Sezgin Mümin ve arkadaşlarının Bulgaristan’da kurdukları Federasyon Bulgaristan Parlamentosu’nun Bulgaristan’daki Türkler’den özür dilemesini beraberinde getirdi. Mümin, bundan böyle daha örgütlü olacaklarını ve Türklerin haklarını koruyacaklarını ifade ediyor.
Sezgin Mümin, 1967 doğumlu… 18 yaşındayken Bulgaristan’ın Irazgırat ilinin İsperih ilçesinde 1985 yıllarında yaşanan soykırımda orada olduğunu kaydeden Mümin, Bulgar yönetiminin Türklere karşı çok ciddi bir baskı ve işkence yaptığını kaydederek Türkçe isimlerden dolayı Türk vatandaşların işkenceye uğradığını ve hapse atıldığını ifade ediyor. Mümin de ismini ve dinini korumak için cezaevinde 4 yıl 1 ay 15 gün kalmış. Cezaevinde çıktıktan sonra Mümin ve arkadaşları Halk ve Özgürlükler Hareketi Partisi’nin kurulmasına önemli destek vermişler. Partinin başkanı şuan itibarıyla Ahmet Doğan. Mümin ve arkadaşları milli davayı korumak için Halk ve Özgürlükler Hareketi Partisi’ne sonsuz destek olduklarını ancak parti yetkililerinin milli davada yetersiz kaldığını ifade ediyor.

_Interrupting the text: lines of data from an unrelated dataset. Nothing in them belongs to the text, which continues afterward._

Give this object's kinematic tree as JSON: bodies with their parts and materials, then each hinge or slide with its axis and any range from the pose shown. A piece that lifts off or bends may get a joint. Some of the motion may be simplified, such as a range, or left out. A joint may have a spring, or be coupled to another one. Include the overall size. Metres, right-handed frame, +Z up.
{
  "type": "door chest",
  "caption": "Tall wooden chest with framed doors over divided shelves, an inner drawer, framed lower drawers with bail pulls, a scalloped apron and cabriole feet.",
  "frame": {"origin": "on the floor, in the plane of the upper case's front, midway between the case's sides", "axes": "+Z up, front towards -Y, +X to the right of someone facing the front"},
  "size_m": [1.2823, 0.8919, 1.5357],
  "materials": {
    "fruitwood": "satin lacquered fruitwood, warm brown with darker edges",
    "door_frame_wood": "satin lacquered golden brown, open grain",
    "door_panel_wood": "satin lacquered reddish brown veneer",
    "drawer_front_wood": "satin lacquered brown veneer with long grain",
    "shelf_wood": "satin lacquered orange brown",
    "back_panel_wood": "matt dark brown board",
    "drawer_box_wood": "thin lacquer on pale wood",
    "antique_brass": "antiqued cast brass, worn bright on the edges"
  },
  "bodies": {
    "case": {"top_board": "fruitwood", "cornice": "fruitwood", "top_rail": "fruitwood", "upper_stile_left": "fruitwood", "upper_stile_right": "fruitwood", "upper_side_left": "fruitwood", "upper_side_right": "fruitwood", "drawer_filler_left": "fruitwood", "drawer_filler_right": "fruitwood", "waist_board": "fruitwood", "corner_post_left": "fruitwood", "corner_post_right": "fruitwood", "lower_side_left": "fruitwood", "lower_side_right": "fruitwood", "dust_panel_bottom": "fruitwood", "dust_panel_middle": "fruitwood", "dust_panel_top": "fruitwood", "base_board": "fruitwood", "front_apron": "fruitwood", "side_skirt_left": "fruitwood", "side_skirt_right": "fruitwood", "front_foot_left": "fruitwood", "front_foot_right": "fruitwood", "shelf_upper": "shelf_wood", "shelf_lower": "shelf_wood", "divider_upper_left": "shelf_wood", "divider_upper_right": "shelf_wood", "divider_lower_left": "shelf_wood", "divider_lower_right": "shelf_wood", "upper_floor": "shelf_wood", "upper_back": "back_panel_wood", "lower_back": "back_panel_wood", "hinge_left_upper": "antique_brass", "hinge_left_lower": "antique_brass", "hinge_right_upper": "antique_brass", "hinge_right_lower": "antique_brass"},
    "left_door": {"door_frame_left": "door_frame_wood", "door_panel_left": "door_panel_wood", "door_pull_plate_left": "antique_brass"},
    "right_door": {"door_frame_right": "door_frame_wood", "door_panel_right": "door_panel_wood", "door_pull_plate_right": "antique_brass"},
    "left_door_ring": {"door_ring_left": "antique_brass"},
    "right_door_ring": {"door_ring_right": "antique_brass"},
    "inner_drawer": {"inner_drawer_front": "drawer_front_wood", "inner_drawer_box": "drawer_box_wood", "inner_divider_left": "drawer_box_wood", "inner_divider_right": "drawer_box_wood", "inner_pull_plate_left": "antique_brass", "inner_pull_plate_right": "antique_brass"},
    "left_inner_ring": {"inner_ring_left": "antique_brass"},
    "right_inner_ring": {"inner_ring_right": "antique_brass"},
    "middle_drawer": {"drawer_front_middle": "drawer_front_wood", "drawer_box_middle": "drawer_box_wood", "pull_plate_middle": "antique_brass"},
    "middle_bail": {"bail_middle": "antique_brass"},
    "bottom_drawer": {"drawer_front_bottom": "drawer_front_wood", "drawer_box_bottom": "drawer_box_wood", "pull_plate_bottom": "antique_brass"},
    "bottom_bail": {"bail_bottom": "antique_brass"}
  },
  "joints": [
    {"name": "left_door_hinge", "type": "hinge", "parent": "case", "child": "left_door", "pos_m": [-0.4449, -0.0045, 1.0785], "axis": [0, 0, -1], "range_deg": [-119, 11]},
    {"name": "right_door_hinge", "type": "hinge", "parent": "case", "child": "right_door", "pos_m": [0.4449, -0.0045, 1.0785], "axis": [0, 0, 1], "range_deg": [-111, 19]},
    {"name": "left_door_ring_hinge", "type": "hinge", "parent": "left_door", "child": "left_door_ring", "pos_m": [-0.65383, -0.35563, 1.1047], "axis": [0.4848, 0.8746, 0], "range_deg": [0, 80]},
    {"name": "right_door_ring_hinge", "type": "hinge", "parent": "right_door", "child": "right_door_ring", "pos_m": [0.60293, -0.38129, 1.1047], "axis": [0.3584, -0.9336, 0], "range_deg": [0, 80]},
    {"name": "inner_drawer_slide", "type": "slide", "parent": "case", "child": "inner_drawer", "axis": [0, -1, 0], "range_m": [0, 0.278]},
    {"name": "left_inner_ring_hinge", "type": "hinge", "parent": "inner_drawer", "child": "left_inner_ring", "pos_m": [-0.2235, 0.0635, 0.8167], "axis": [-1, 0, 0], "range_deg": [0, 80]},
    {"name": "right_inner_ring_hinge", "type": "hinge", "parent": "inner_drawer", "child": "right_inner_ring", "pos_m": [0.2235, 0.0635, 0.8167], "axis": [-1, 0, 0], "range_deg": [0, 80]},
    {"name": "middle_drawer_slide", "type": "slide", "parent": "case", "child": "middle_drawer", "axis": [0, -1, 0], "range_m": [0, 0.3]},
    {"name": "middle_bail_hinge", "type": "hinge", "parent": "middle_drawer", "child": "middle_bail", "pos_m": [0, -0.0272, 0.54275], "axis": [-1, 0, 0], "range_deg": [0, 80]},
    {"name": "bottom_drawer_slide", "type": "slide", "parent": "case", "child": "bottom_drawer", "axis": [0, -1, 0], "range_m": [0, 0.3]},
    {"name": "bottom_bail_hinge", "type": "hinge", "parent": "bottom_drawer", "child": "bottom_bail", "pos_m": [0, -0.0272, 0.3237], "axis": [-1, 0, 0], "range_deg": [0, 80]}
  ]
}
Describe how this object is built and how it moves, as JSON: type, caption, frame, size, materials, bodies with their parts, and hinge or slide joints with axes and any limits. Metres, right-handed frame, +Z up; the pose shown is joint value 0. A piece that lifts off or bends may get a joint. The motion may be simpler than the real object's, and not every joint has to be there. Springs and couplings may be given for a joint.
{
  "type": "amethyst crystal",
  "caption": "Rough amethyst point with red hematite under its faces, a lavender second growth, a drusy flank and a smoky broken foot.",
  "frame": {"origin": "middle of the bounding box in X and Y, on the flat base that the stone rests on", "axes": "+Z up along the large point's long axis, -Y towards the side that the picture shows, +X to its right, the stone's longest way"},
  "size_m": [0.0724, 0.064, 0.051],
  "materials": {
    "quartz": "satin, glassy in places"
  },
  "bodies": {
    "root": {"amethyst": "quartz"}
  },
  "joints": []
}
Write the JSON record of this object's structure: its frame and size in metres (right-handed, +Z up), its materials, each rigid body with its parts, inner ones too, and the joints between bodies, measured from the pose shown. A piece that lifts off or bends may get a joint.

HAKİKAT DERNEĞİ BULGARLARA ÖZÜR DİLETTİ
Mümin ve arkadaşları daha sonra ‘Hakikat Derneği’ adı altında bir dernek kurarak partinin yapamadığını bu dernek sayesinde yapmışlar. Bu dernek, Bulgaristan hükümetinin Türklere karşı yapılan soykırımdan dolayı özür dilemesini bile sağlamış. Dernek, bin 200 delegeyle kurulmuş. Mümin konuyu şöyle anlatıyor: “Hakikat Derneği kurulduktan sonra derneğin yönetimi tamamen satın alındı. Sonra biz ikinci bir dernek kurduk; Ulusal Koruma Merkezi’ diye. Brüksel ve Strasburg’la direkt federal çalışmalarımız oldu. Federasyonu kurma inisiyatifi bu dernekteydi ve 15 Nisan 2007’de federasyonun temelleri atılarak bin 200 kişilik delegeyle kuruldu. O yıllarda bize misafir olan şimdiki başbakan o zamanın Sofya belediye başkanıydı ve diğer Avrupa milletvekilleri de vardı. Bizler bu soykırım deklarasyonunu orada kabul ettik. Federasyonun kendi çalışmalarını, bölgelerde Türk milletinin durumlarını anlatarak Türklerin ağır ve kötü noktada bulunduklarını izah ettik. 2009’da Mavi Koalisyon’la bir koalisyon ortaklığı yaptık. Onlarla da çalışmamızın tek şartı soykırım deklarasyonunun parlamentoya girmesiydi. Sonuç olarak imza attık. İmza törenimiz de Bulgar parlamentosunda oldu. Sonra soykırım deklarasyonu parlamentoya girdi. Daha sonra 18 Şubat 2010 yılında bu deklarasyon insan hakları komisyonundan geçti. Bir iki defa Bulgar parlamentosunda denendi. Şimdiki iktidarda olan Milliyetçi Ataka Partisi, günü gelince çalışıyordu. Deklarasyon birkaç defa parlamentodan geçmedi; fakat 11 Ocak 2012 tarihi bir olaydı. Zihnimizde kalan bir tarih oldu… Bu tarih artık Türk milleti ve Müslümanların bir bayramıydı. Türk Milleti’nin kurtuluşuydu. Bulgar parlamentosunda iki nokta vardı. Birincisi soykırım deklarasyonu ikincisi Ermeni tasarısıydı. Ermeni tasarısı düştü. Bulgaristan’la ilgili deklarasyon kınaması Bulgar parlamentosundan geçti.”
Mümin, Federasyon olarak Bulgaristan’daki Türklerin her türlü haklarını koruyacaklarını ve bu konuda sıkı çalıştıklarını ifade ediyor. Trakya ve Balkanlar Dayanışma ve Kültür Derneği Genel Başkanı Ömer Özgür de Federasyon ve Sezgin Mümin’e her türlü desteği vereceklerini ve Türkiye’deki dernekleri bu bağlamda örgütleyeceklerini sözlerine ekliyor.